Maddux was referring to Thoroughbred racing's North American modern
day record of 16 consecutive wins held by Citation, Cigar and Hallowed
Dreams.
"That's our goal," Maddux said. "We've had a lot
of people try to buy him and pay an awful lot of money for him.
I've priced him, but if anyone buys him, it'll be a record price.

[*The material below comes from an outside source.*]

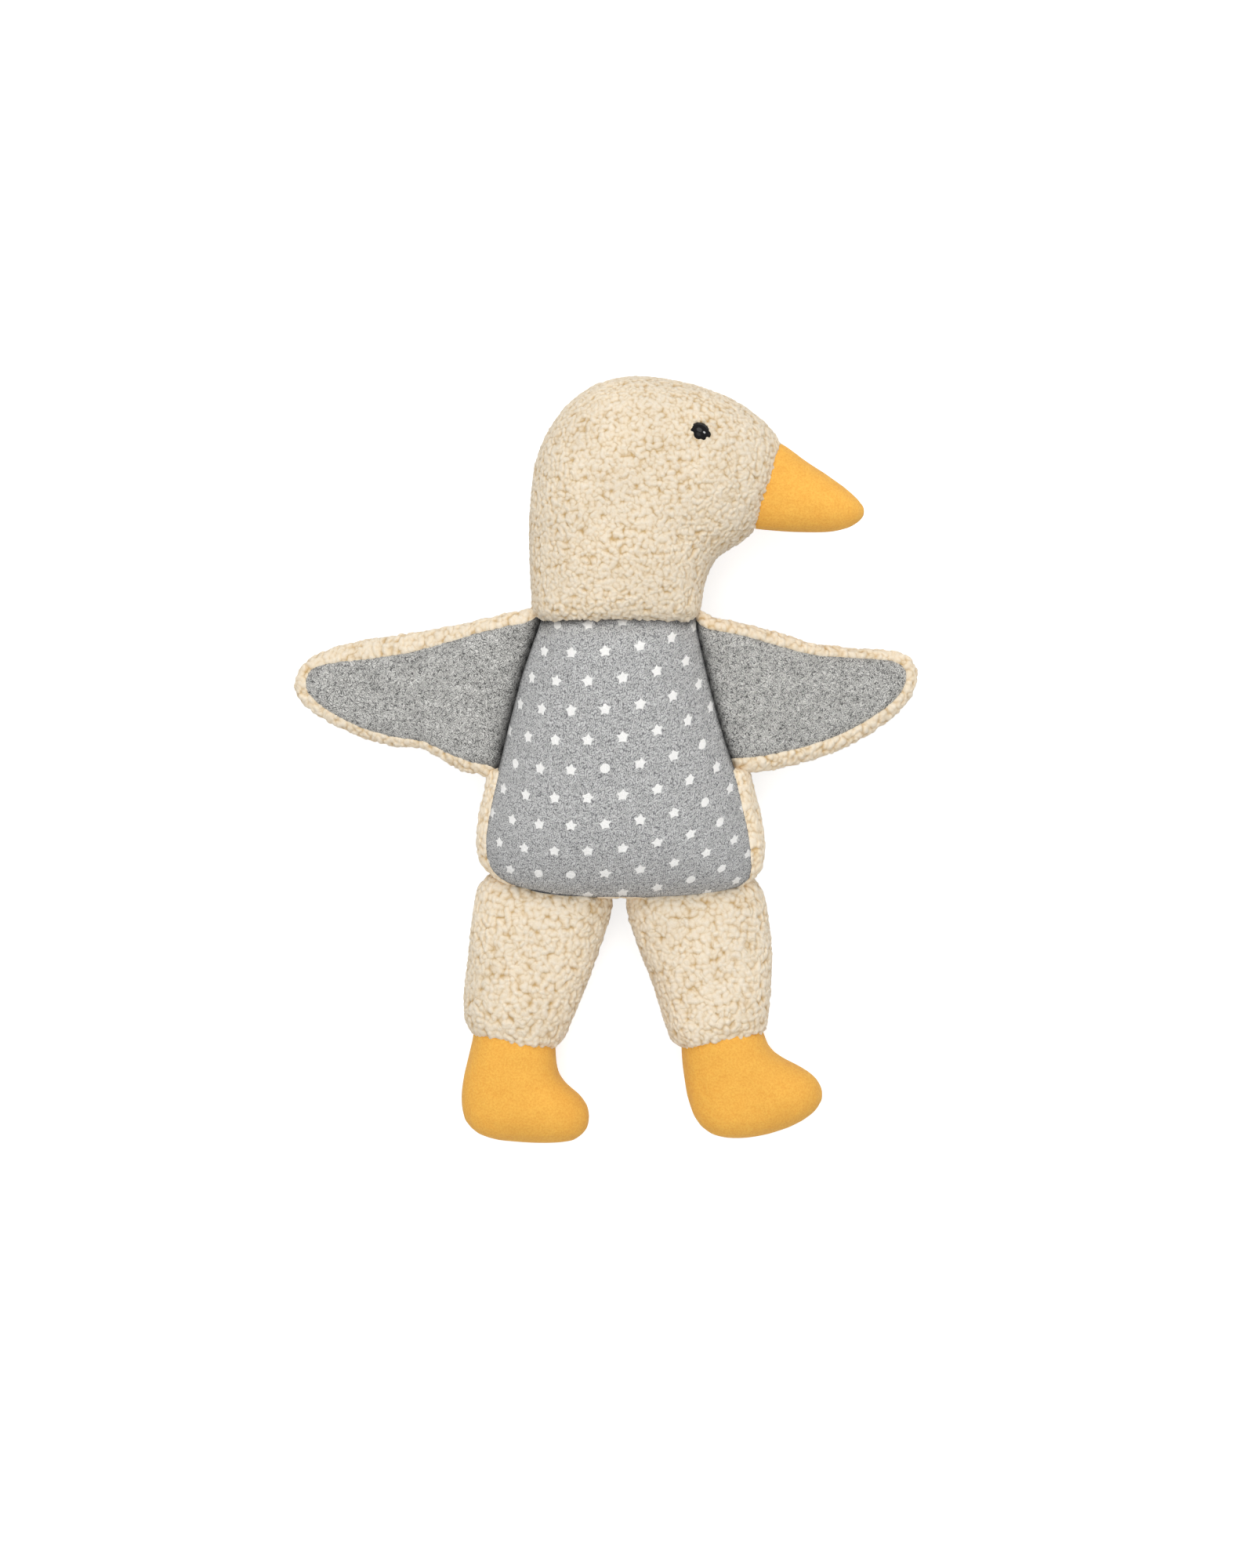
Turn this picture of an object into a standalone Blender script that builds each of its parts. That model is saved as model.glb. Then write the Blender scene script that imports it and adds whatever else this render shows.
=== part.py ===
"""Duck rag doll: a stuffed cloth duck about 35 cm tall, lying on its back.

The head is sewn in profile and looks to one side, the body faces the front, the wings are spread
and both feet point the same way. Every stuffed part is two pattern pieces sewn round their edge,
with a wad of stuffing between them. The front of the body has raised printed stars.

The pattern outlines are in millimetres, seen from the front. X runs across the doll to its left,
Y from feet to head and Z up from the floor. The origin lies on the floor under the middle of the
back. Left and right are the doll's own, so its left side is at +X.
"""

import math

import bmesh
import bpy
from mathutils import Matrix, Vector

MM = 0.001
SEAM_GAP = 0.3  # clearance between two pieces that are sewn or pressed together
STUFFING_GAP = 0.4

# Thickness of the cloths
CURLY_CLOTH = 3.0
FLEECE = 2.0
PRINTED_JERSEY = 1.5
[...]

We think a lot of this horse.
"It's a shame that we can't find a place to run him. We'll
do whatever. We discussed some match races, but the circumstances
are going to have to be right. I'm not going to put him at a disadvantage
and get the horse beat through my stupidity. If he gets beat, I
want a horse to beat him and not me."
In addition to his remarkable unbeaten record, Got Country Grip
holds the Paint Horse world record for 350 (:17.23 on June 9, 2006
at Fair Meadows) and 400 (:19.55 on April 30, 2006 at Remington
Park) yards.
After the Olympia Joe victory in what was the second race of the
night (7:02 p.m. CT), Carter dashed from the winner's circle to
catch a flight from Dallas to Southern California to ride in Saturday
night's Z Wayne Griffin Directors Trials at Los Alamitos in Cypress,
Calif.
Carter said he was due to land at 11:05 p.m. CT and was scheduled
to ride LDS Dash for Dylan in Race 8 (11:48 p.m. CT) and Be a Bono
in Race 10 (12:36 a.m. CT). Both Quarter Horses hope to land berths
in the Grade 1, $500,000 Champion of Champions on Dec. 15.